(WHAT IS NEEDED)
Print the data exactly as it is given, please.

§

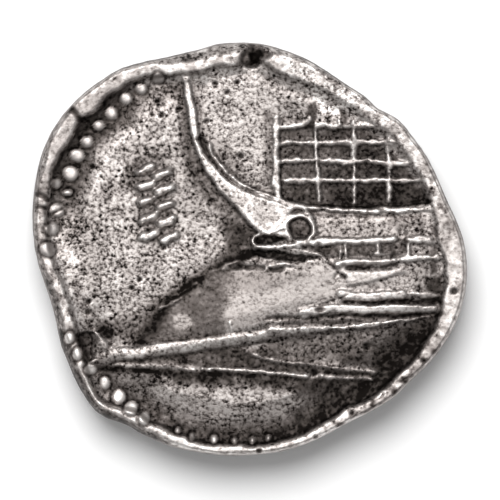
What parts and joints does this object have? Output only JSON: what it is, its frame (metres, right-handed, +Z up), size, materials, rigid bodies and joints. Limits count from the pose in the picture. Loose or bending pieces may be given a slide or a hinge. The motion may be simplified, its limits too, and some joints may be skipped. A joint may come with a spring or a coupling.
{
  "type": "tetradrachm coin",
  "caption": "Thick struck silver coin on an irregular round flan, with a galley's prow in a dotted circle above and a worn lion mask below.",
  "frame": {"origin": "middle of the coin's box, on the surface that it lies on", "axes": "+Z up out of the ship side, +X along the ship from ram to stern, +Y up the picture"},
  "size_m": [0.027, 0.0257, 0.0045],
  "materials": {
    "silver": "worn hand-struck silver, bright on the high points, with dark grey toning and fine pitting in the hollows"
  },
  "bodies": {
    "root": {"coin": "silver"}
  },
  "joints": []
}
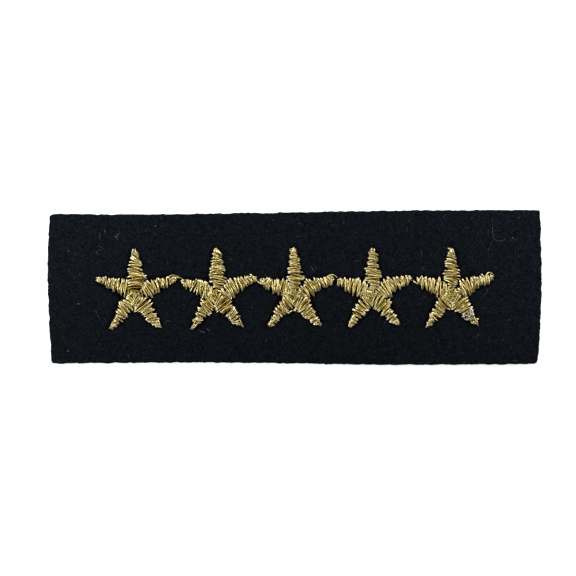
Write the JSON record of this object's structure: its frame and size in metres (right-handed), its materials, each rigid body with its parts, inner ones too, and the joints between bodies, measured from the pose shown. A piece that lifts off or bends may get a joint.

§

(RESULT)
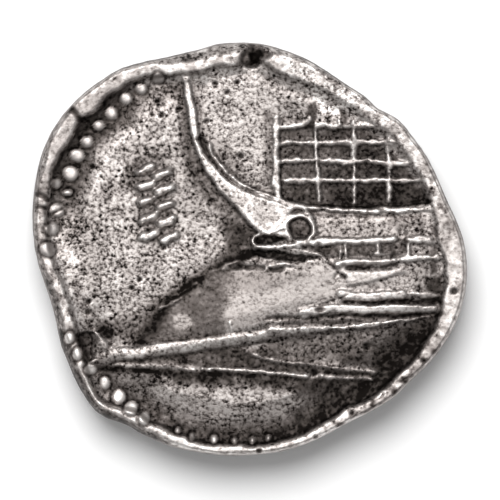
What parts and joints does this object have? Output only JSON: what it is, its frame (metres, right-handed, +Z up), size, materials, rigid bodies and joints. Limits count from the pose in the picture. Loose or bending pieces may be given a slide or a hinge. The motion may be simplified, its limits too, and some joints may be skipped. A joint may come with a spring or a coupling.
{
  "type": "tetradrachm coin",
  "caption": "Thick struck silver coin on an irregular round flan, with a galley's prow in a dotted circle above and a worn lion mask below.",
  "frame": {"origin": "middle of the coin's box, on the surface that it lies on", "axes": "+Z up out of the ship side, +X along the ship from ram to stern, +Y up the picture"},
  "size_m": [0.027, 0.0257, 0.0045],
  "materials": {
    "silver": "worn hand-struck silver, bright on the high points, with dark grey toning and fine pitting in the hollows"
  },
  "bodies": {
    "root": {"coin": "silver"}
  },
  "joints": []
}
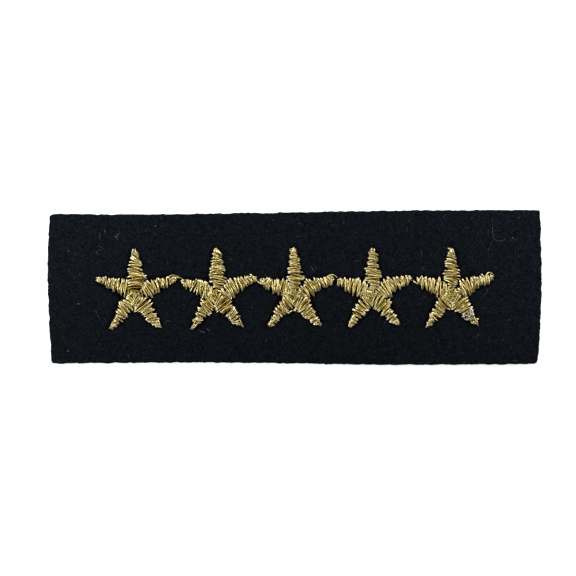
Write the JSON record of this object's structure: its frame and size in metres (right-handed), its materials, each rigid body with its parts, inner ones too, and the joints between bodies, measured from the pose shown. A piece that lifts off or bends may get a joint.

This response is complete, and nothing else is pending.